31 July 2014

Construction safety through international collaboration and benchmarking

Dr Rita Zhang and Payam Pirzadeh recently visited Virginia Tech, USA, as part of the Centre’s five year collaborative research project with the VT Occupational Safety and Health Research Center.


The project is reaching its conclusion and the team is currently producing reports to enable industry to implement the findings in the workplace.

Dr Zhang presented with Dr Brian Kleiner (Professor of Industrial & Systems Engineering at Virginia Tech) to representatives at the Myers Lawson School of Construction a paper entitled ’Construction safety through international collaboration and benchmarking: Australia and the United States‘. Globally, the US has the largest per annum construction spend (over 5 times that of Australia which is currently ranked 9th), so it makes good sense to benchmark key industry safety approaches of the two countries.

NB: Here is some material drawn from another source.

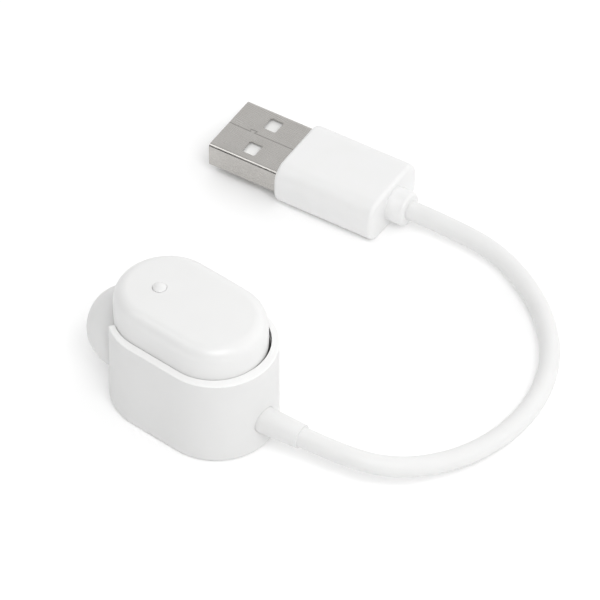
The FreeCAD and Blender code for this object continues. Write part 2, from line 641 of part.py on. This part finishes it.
def build_nodes():
    """Every node of the object by name."""
    nodes = {
        "cradle_shell": cradle_shell(),
        "cradle_cover": cradle_cover(),
        "foot_pad": foot_pad(),
        "base_screws": base_screws(),
        "contact_deck": contact_deck(),
        "cradle_board": cradle_board(),
        "charge_chip": charge_chip(),
        "cradle_magnets": magnet_pair(COVER_TOP + 0.3, DECK_BOTTOM - FIT_GAP),
        "strain_relief": strain_relief(),
        "cable_jacket": cable_jacket(),
        "pod_top_shell": pod_top_shell(),
        "pod_bottom_shell": pod_bottom_shell(),
        "nozzle": nozzle(),
        "nozzle_mesh": nozzle_mesh(),
        "ear_tip": ear_tip(),
        "function_button": button(),
        "tact_switch": tact_switch(),
        "pod_board": pod_board(),
        "radio_chip": block(*RADIO_CHIP, POD_BOARD_TOP, POD_BOARD_TOP + RADIO_CHIP_HEIGHT),
        "chip_antenna": block(*ANTENNA, POD_BOARD_TOP, POD_BOARD_TOP + ANTENNA_HEIGHT),
        "status_led": block(*STATUS_LED, POD_BOARD_TOP, POD_BOARD_TOP + STATUS_LED_HEIGHT),
        "microphone": block(*MICROPHONE, PLATE_TOP + 0.1, POD_BOARD_BOTTOM),
        "battery": battery(),
        "battery_leads": battery_leads(),
        "speaker_driver": speaker_driver(),
        "driver_gasket": driver_gasket(),
        "pod_magnets": magnet_pair(HOUSING_BOTTOM + HOUSING_WALL + FIT_GAP, 6.25),
        "usb_shell": plug_place(usb_shell()),
        "usb_tongue": plug_place(usb_tongue()),
        "usb_contacts": plug_place(usb_contacts()),
        "usb_inner_mould": plug_place(usb_inner_mould()),
        "usb_grip": plug_place(usb_grip()),
        "plug_collar": plug_place(plug_collar()),
    }
    for name, side in (("front", -1), ("back", 1)):
        y = side * CONTACT_Y
        nodes["pogo_barrel_" + name] = pogo_barrel(y)
        nodes["pogo_plunger_" + name] = pogo_plunger(y)
        nodes["pogo_spring_" + name] = pogo_spring(y)
        nodes["charge_pad_" + name] = charge_pad(y)
    for name, side in (("red", -1), ("black", 1)):
        nodes["cradle_wire_" + name] = cradle_wire(side)
        nodes["plug_wire_" + name] = plug_place(plug_wire(side))
    return nodes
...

The research is organised into the following three aims:

Aim 1: To model the roles, interactions and flow of information that occurs during the construction project lifecycle in order to look at the impact of collaborative decision making in achieving effective safety risk outcomes during the construction phase. The research utilised a social network modelling approach to measure relative strengths of interactions of key project team participants from client, design and construction groups. This part of the research has provided clear empirical evidence to support the practise of early integration of WHS risk assessment into the project planning stages as well as integration of specific knowledge and expertise from a wide range of sources to support each assessment. Download our ‘Safety in Design’ Summary Report (PDF 205 KB)

Aim 2: To measure the degree of congruency of attitudes toward WHS across four traditionally fragmented construction role categories with the purpose of building more effective approaches to integration. Using an innovative photo-sorting survey method, researchers sought to gain a better understanding of perceived barriers as well as differences in perspective of various construction professionals. Both Australian and US construction professionals were surveyed within four broad categories of architects, design engineers, constructors and safety professionals. Download our ‘WHS Risk Perceptions’ Information sheet (PDF 160 KB)

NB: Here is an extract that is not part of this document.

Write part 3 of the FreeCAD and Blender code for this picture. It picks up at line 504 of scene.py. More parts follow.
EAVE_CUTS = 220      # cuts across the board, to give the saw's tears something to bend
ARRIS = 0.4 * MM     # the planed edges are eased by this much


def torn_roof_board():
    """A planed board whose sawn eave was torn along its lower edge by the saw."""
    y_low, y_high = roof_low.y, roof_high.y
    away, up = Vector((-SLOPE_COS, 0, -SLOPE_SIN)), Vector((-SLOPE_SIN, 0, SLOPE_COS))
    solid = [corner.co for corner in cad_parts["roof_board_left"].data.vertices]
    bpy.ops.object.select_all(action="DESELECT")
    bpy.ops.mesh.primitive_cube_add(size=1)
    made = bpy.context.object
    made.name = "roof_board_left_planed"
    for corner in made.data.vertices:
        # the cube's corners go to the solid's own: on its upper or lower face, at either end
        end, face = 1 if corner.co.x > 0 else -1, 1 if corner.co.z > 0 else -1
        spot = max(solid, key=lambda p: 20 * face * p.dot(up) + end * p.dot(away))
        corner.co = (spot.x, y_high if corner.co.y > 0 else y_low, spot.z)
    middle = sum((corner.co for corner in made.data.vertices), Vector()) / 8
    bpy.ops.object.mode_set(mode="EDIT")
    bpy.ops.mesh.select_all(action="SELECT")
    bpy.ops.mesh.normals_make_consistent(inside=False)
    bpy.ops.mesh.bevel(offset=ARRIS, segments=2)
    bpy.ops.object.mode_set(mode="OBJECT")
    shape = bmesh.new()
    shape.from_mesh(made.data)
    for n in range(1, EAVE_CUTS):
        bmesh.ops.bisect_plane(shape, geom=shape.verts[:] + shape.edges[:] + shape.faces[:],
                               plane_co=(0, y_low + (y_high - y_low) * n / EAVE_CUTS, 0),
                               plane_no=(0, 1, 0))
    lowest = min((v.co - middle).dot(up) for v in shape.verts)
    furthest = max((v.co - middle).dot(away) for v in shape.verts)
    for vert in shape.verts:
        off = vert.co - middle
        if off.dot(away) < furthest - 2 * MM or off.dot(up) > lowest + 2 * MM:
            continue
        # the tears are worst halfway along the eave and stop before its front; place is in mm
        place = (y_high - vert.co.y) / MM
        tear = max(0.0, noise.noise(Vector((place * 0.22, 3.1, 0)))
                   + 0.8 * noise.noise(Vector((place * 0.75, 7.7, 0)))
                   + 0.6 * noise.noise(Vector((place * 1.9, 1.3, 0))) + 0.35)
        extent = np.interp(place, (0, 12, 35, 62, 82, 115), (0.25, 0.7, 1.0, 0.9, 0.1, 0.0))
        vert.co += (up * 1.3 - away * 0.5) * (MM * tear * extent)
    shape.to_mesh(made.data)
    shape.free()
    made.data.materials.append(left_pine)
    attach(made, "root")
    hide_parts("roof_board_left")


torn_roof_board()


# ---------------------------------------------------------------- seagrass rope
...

Aim 3: To evaluate the impact of collaborative project delivery methods and procurement strategies on safety performance. This aim concentrated on the presence of shared mental models of safety and a unity of purpose in safety outcomes.

Research into practice: The Centre is currently developing a set of practice reports which will translate the findings of this research into practical tips for managers and WHS professionals working in all areas of construction. The aim is to build a shared safety approach to support the development of effective safety processes and culture within the construction industry.